United States District Court, D. South Carolina, Charleston Division

January 2, 2018

John James Bell, Petitioner,
State of South Carolina, Respondent.



         This matter is before the court on Petitioner's “motion for mandamus” which was docketed as a petition for a writ of mandamus pursuant to 28 U.S.C. § 1361. (ECF No. 1). In accordance with 28 U.S.C. § 636(b) and Local Rule 73.02(B)(2), D.S.C., all pre-trial proceedings were referred to a magistrate judge. On August 24, 2017, Magistrate Judge Mary Gordon Baker filed a Report and Recommendation recommending the petition be summarily dismissed with prejudice. (ECF No. 6). Petitioner was advised he could file objections to the Report. (ECF No. 6 at 11). However, rather than file objections, on September 13, 2017, Petitioner filed a Supplement and an Amended Petition. (ECF Nos. 11 and 12). Upon review, the court summarily dismisses this action with prejudice.
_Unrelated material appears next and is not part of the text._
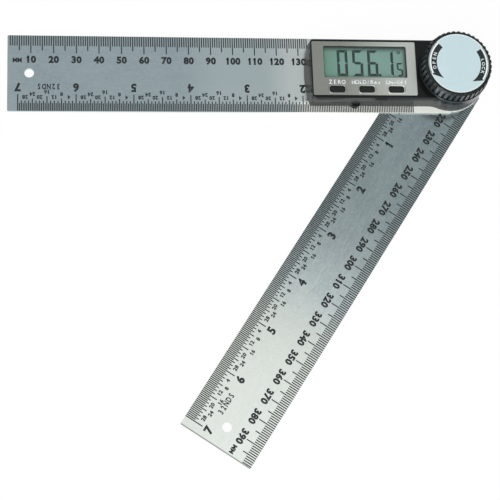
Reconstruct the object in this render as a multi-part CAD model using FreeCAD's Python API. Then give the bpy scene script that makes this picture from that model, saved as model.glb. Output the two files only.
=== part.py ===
import FreeCAD, Part
import math
import os
from FreeCAD import Vector

# A digital protractor: two steel rules on one pivot, with a readout head and a lock knob.
# Sizes are in millimetres. The pivot axis is Z, and z = 0 is the underside of the pivot flange.
# The upper rule and the head lie along -X. The lower rule is turned about the pivot by
# FOLD_ANGLE. Everything in the head takes its place from the readout plate.

# Rules
RULE_REACH = 200.0
RULE_WIDTH = 35.2
RULE_THICKNESS = 1.2
RULE_END_RADIUS = 17.0
RULE_CORNER = 0.5
FOLD_ANGLE = 55.7
HANG_HOLE = 4.2
HANG_HOLE_FROM_END = 9.5

# Pivot
FLANGE_RADIUS = 13.0
FLANGE_THICKNESS = 0.8
HUB_RADIUS = 7.0
STUD_RADIUS = 3.0
STUD_ACROSS_FLATS = 4.8
WASHER_RADIUS = 16.2
WASHER_THICKNESS = 0.2
SLEEVE_FOOT_RADIUS = 9.5
SLEEVE_RADIUS = 5.0
ROTOR_RADIUS = 12.4
ROTOR_THICKNESS = 0.8
LOCK_WASHER_RADIUS = 8.0
LOCK_WASHER_THICKNESS = 0.6
CLIP_RADIUS = 4.2
CLIP_THICKNESS = 0.5
CLIP_GROOVE_DEPTH = 0.8
STUD_BEYOND_CLIP = 0.4

# Head moulding
HEAD_LENGTH = 67.5
HEAD_WIDTH = 29.2
HEAD_HEIGHT = 9.3
HEAD_DRAFT = 0.7
END_BULGE = 2.0
END_LEAN = 1.8
TOP_END_BULGE = 0.2
END_CORNER = 1.2
TOP_EDGE = 0.4
BOSS_RADIUS = 16.75
BOSS_BLEND = 10.0
WALL = 1.4
TOP_WALL = 1.3
POST_HALF = 1.9
POST_FROM_SIDE = 3.7
GUIDE_LENGTH = 5.0
GUIDE_THICKNESS = 1.0

# Readout plate and display
PLATE_END_MARGIN = 0.6
PLATE_TO_PIVOT = 17.7
PLATE_SIDE_MARGIN = 1.95
PLATE_THICKNESS = 0.5
PLATE_RECESS = 0.3
PLATE_CORNER = 0.6
WINDOW_FAR_MARGIN = 5.2
WINDOW_NEAR_MARGIN = 4.2
WINDOW_BACK_MARGIN = 2.1
WINDOW_FRONT_MARGIN = 8.3
WINDOW_CORNER = 0.7
PANE_LEDGE = 0.7
PANE_THICKNESS = 0.6
GLASS_MARGIN = 0.8
GLASS_THICKNESS = 0.7
GLASS_LEDGE = 1.9
HOLDER_WALL = 0.4
HOLDER_RIM = 1.2
ZEBRA_WIDTH = 1.5
ZEBRA_END_MARGIN = 1.3

# Buttons and their switches
BUTTON_NAMES = ("zero_button", "hold_button", "power_button")
BUTTON_FAR_MARGIN = 10.8
BUTTON_NEAR_MARGIN = 9.6
BUTTON_FROM_FRONT = 2.75
BUTTON_LENGTH = 6.7
BUTTON_WIDTH = 2.8
BUTTON_CORNER = 1.0
BUTTON_SUNK = 0.45
BUTTON_FLANGE = 0.8
BUTTON_FLANGE_THICKNESS = 0.7
BUTTON_STEM_HALF = 0.8
BUTTON_TRAVEL = 0.4
SWITCH_LENGTH = 4.4
SWITCH_WIDTH = 3.4
SWITCH_HEIGHT = 0.55

# Circuit board and what is on it
BOARD_THICKNESS = 0.8
BOARD_ABOVE_CELL = 0.8
ENCODER_GAP = 0.4
CHIP_RADIUS = 3.2
CHIP_HEIGHT = 0.7
CHIP_SLOPE = 1.4
CAPACITOR_COUNT = 4
CAPACITOR_LENGTH = 1.6
CAPACITOR_WIDTH = 0.8
CAPACITOR_HEIGHT = 0.6
CAPACITOR_PITCH = 2.2
CHIP_TO_CAPACITORS = 10.0

# Battery, its tray and contacts
CELL_RADIUS = 10.0
CELL_HEIGHT = 3.2
CELL_CAP_RADIUS = 8.6
CELL_CAP_HEIGHT = 0.4
TRAY_SHIFT_X = -3.4
TRAY_SIDE = 1.4
TRAY_FRONT = 2.0
TRAY_FLOOR = 0.5
TRAY_LEDGE = 1.6
TRAY_NOTCH = 6.4
TRAY_ARM_REACH = 7.0
TRAY_RIM_BELOW_CELL = 0.1
NUB_WIDTH = 4.2
NUB_PROUD = 1.3
NUB_HEIGHT = 2.8
FILM_THICKNESS = 0.1
FILM_MARGIN = 0.6
CONTACT_THICKNESS = 0.2
CONTACT_WIDTH = 3.0
CONTACT_HUMP = 2.4
CONTACT_SPACING = 5.2
CONTACT_FROM_CELL = 1.0

# Screws
SCREW_HEAD_RADIUS = 1.8
SCREW_SHANK_RADIUS = 0.9
SCREW_LENGTH = 6.0
BOARD_SCREW_HEAD_RADIUS = 1.3
BOARD_SCREW_HEAD_HEIGHT = 0.45
BOARD_SCREW_SHANK_RADIUS = 0.65
BOARD_SCREW_LENGTH = 2.6
BOARD_POST_HALF = 1.5
BOARD_SCREW_SPREAD = 9.2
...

         The magistrate judge makes only a recommendation to the court. The recommendation has no presumptive weight. The responsibility to make a final determination remains with the court. Mathews v. Weber, 423 U.S. 261, 270-71 (1976). The court is charged with making a de novo determination of those portions of the Report to which specific objection is made, and the court may accept, reject, or modify, in whole or in part, the recommendation of the magistrate judge, or recommit the matter with instructions. 28 U.S.C. § 636(b)(1). However, the court need not conduct a de novo review when a party makes only “general and conclusory objections that do not direct the court to a specific error in the magistrate's proposed findings and recommendations.” Orpiano v. Johnson, 687 F.2d 44, 47 (4th Cir. 1982). In the absence of a timely filed, specific objection, the magistrate judge's conclusions are reviewed only for clear error. See Diamond v. Colonial Life & Accident Ins. Co., 416 F.3d 310, 315 (4th Cir. 2005).
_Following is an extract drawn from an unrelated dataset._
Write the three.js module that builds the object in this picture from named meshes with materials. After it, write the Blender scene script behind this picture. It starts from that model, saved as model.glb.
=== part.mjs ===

         In her Report, the magistrate judge set forth an in-depth discussion of the background relating to Petitioner's state convictions and his prior actions challenging these convictions. (Report at 1-4). Briefly, in 1992 following a jury trial, Petitioner was convicted of murder, kidnaping, and sexual conduct with a minor. He was sentenced to life imprisonment for the murder and thirty years' imprisonment for the kidnaping, to run concurrently; and thirty years' imprisonment for the sexual conduct with a minor conviction, to run consecutively. The South Carolina Supreme Court affirmed Petitioner's convictions and sentences. State v. John J. Bell, Op. No. 94-MO-185 (S.C. 1994). Petitioner's first application for post-conviction relief (“PCR”) was denied, and the South Carolina Supreme Court, which initially granted a writ of certiorari to review the denial of PCR, subsequently dismissed the writ as improvidently granted. Bell v. State, Op. No. 98-MO-33 (S.C. 1998). Petitioner has filed numerous other unsuccessful actions in state court in regard to his 1992 convictions and sentences. In federal court, Petitioner has also filed several actions regarding his 1992 convictions, including an initial § 2254 habeas petition. See Bell v. Moore, No. 4:99-2663-GRA (D.S.C. filed Aug, 12, 1999).
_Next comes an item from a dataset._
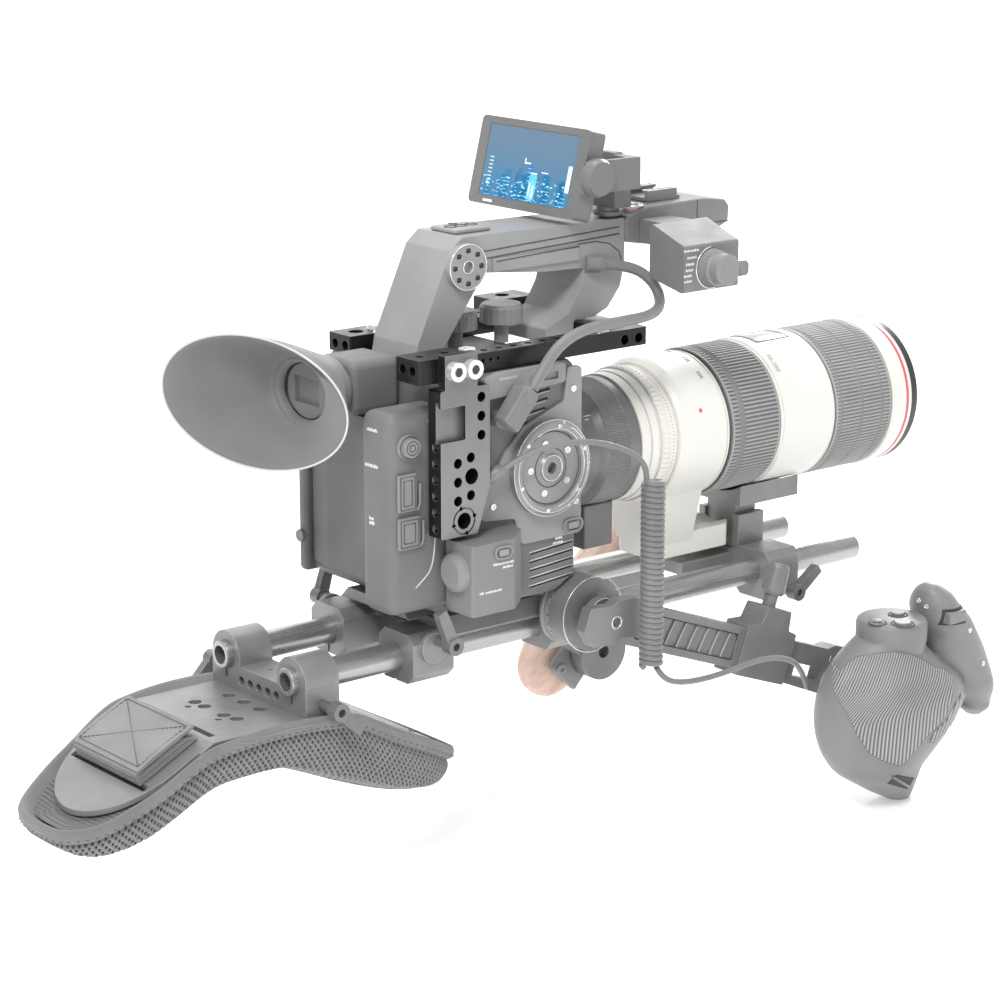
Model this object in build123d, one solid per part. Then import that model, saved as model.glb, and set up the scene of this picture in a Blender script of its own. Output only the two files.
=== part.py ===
"""Shoulder-mounted cinema camera rig with a telephoto zoom lens, sizes in millimetres.

The sketch frame: +X forward along the rods and the lens, +Z up, -Y the operator's right.
Its X starts at the rods' rear ends and its Z at the rods' axes. save() moves every node so
that the origin is the mouth of the tripod socket under the baseplate.
"""
from build123d import *
from math import cos, pi, radians, sin, sqrt, tan
import os

# Support rods: a pair of 15 mm rods, 60 mm apart
ROD_R = 7.5
ROD_Y = 30.0
ROD_LENGTH = 416.0
RUNNING = 0.05                     # radial clearance of a running fit
ROD_BORE_R = ROD_R + RUNNING
ROD_THREAD_R = 5.1                 # M12 thread core

# Tripod socket, a 3/8 inch thread core
SOCKET_X = 142.0
SOCKET_R = 3.97
SOCKET_DEPTH = 12.0
BASE_BOTTOM = -13.0
BASE_TOP = 18.0

# Lens and camera heights
LENS_Z = 88.0
LENS_CORE_R = 37.5
BODY_NEAR = -56.0
BODY_FAR = 54.0
BODY_FLOOR = 24.0
BODY_TOP = 152.0

# Side rosettes and the arms that turn on them
ROSETTE_X = 178.0
ROSETTE_Z = 11.0
ROSETTE_R = 20.0
ARM_DROP = 20.3                    # degrees below level
ARM_SLIDER_END = 205.0             # from the rosette to the hand grip's pivot
LEFT_ARM_DROP = 33.0
LEFT_ARM_LENGTH = 134.0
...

         The magistrate judge interpreted the instant action as a petition for mandamus seeking to force the South Carolina Supreme Court to issue a writ of certiorari for a review of the denial of PCR in regard to Petitioner's state convictions. (Report at 5, 8). The magistrate judge concluded that Petitioner was not entitled to such relief, and that this deficiency could not be cured by an amendment. (Report at 9). Further, the magistrate judge determined that this Petition is barred by the Rooker-Feldman doctrine. Id.[1] Finally, the magistrate judge concluded that even if the relief which Petitioner seeks could be construed as a request for habeas relief, because this is not Petitioner's first habeas action, he would have to obtain authorization to file a successive habeas petition from the Fourth Circuit Court of Appeals. (Report at 10).

         In his subsequent filings, the Supplement and Amended Petition, Petitioner contends that there has been a gross miscarriage of justice because he was not provided with discovery for the offenses he committed in November 1991 and for which he was convicted of in 1992. (ECF No. 12 at 3).[2] In regard to these charges, he alleges there were errors with his indictment, trial, and appeal. Id. at 5. He argues he was wrongfully convicted. Id. at 6. Reviewing Petitioner's filings, it is clear the court cannot grant Petitioner the relief that he is seeking. As the magistrate judge explained, the Petition is barred by the Rooker-Feldman doctrine and mandamus relief is unavailable.[3] Moreover, even if the court were to construe this action as one for habeas relief, Petitioner would need authorization from the Fourth Circuit Court of Appeals, and any amendment would not cure this deficiency.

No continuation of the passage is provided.